In the lines below, find the one that contains "scene.py. More parts follow." and write it out exactly, along with every line that follows it.
— Begin —
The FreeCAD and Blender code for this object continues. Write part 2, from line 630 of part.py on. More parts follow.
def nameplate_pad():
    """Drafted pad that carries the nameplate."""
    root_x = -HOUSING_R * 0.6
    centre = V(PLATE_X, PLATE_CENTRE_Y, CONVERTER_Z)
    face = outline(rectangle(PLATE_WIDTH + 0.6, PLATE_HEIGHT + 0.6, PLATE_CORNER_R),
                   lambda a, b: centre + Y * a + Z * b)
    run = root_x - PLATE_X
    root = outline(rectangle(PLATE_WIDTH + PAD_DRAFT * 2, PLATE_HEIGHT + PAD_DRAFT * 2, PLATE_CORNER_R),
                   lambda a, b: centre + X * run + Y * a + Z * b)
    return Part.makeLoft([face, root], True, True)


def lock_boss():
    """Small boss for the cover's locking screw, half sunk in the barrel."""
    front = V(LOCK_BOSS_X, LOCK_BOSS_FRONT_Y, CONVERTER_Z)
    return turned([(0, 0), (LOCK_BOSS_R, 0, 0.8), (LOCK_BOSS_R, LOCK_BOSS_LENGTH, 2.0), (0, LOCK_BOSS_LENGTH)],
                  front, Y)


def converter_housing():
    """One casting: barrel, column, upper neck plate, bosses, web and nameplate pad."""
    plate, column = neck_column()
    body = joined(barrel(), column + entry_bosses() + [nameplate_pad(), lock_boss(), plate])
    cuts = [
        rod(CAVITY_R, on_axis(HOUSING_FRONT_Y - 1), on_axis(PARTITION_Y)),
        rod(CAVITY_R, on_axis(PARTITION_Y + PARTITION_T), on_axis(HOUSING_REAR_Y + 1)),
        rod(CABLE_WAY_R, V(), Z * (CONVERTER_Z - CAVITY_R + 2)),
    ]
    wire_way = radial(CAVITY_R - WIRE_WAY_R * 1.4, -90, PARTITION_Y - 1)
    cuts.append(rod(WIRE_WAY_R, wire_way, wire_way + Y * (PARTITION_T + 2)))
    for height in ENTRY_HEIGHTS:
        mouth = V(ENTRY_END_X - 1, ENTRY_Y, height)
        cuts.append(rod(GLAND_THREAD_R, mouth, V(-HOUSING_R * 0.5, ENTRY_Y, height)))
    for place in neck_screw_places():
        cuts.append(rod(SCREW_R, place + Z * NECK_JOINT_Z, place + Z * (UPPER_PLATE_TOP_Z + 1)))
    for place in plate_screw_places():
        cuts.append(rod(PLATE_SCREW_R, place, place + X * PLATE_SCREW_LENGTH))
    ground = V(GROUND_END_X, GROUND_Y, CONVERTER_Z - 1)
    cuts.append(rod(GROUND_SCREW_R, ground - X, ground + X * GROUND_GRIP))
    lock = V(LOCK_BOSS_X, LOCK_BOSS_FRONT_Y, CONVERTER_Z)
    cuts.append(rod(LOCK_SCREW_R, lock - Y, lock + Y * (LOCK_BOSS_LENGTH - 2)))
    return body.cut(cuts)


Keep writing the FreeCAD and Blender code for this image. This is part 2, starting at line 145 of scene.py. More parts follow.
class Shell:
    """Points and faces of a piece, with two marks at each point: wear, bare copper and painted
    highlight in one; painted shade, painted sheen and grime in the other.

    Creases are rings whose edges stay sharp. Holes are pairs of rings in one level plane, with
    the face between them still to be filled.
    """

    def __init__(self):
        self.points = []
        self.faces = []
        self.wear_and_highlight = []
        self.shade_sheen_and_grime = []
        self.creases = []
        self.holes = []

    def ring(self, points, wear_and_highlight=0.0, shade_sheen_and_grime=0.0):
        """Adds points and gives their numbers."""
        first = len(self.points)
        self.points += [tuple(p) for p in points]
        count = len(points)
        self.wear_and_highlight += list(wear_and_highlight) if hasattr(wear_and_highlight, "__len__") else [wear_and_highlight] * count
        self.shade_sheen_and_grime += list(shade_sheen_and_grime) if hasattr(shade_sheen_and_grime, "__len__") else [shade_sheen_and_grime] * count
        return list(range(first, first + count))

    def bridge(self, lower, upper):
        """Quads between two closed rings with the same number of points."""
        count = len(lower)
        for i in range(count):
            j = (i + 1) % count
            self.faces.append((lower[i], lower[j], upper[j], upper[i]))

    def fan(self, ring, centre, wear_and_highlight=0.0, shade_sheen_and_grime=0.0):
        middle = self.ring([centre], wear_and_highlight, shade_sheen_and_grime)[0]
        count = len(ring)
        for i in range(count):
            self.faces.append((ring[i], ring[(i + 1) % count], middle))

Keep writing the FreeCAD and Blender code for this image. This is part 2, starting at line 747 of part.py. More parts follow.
— End —
▶ _THE RESULT_:
Keep writing the FreeCAD and Blender code for this image. This is part 2, starting at line 145 of scene.py. More parts follow.
class Shell:
    """Points and faces of a piece, with two marks at each point: wear, bare copper and painted
    highlight in one; painted shade, painted sheen and grime in the other.

    Creases are rings whose edges stay sharp. Holes are pairs of rings in one level plane, with
    the face between them still to be filled.
    """

    def __init__(self):
        self.points = []
        self.faces = []
        self.wear_and_highlight = []
        self.shade_sheen_and_grime = []
        self.creases = []
        self.holes = []

    def ring(self, points, wear_and_highlight=0.0, shade_sheen_and_grime=0.0):
        """Adds points and gives their numbers."""
        first = len(self.points)
        self.points += [tuple(p) for p in points]
        count = len(points)
        self.wear_and_highlight += list(wear_and_highlight) if hasattr(wear_and_highlight, "__len__") else [wear_and_highlight] * count
        self.shade_sheen_and_grime += list(shade_sheen_and_grime) if hasattr(shade_sheen_and_grime, "__len__") else [shade_sheen_and_grime] * count
        return list(range(first, first + count))

    def bridge(self, lower, upper):
        """Quads between two closed rings with the same number of points."""
        count = len(lower)
        for i in range(count):
            j = (i + 1) % count
            self.faces.append((lower[i], lower[j], upper[j], upper[i]))

    def fan(self, ring, centre, wear_and_highlight=0.0, shade_sheen_and_grime=0.0):
        middle = self.ring([centre], wear_and_highlight, shade_sheen_and_grime)[0]
        count = len(ring)
        for i in range(count):
            self.faces.append((ring[i], ring[(i + 1) % count], middle))

Keep writing the FreeCAD and Blender code for this image. This is part 2, starting at line 747 of part.py. More parts follow.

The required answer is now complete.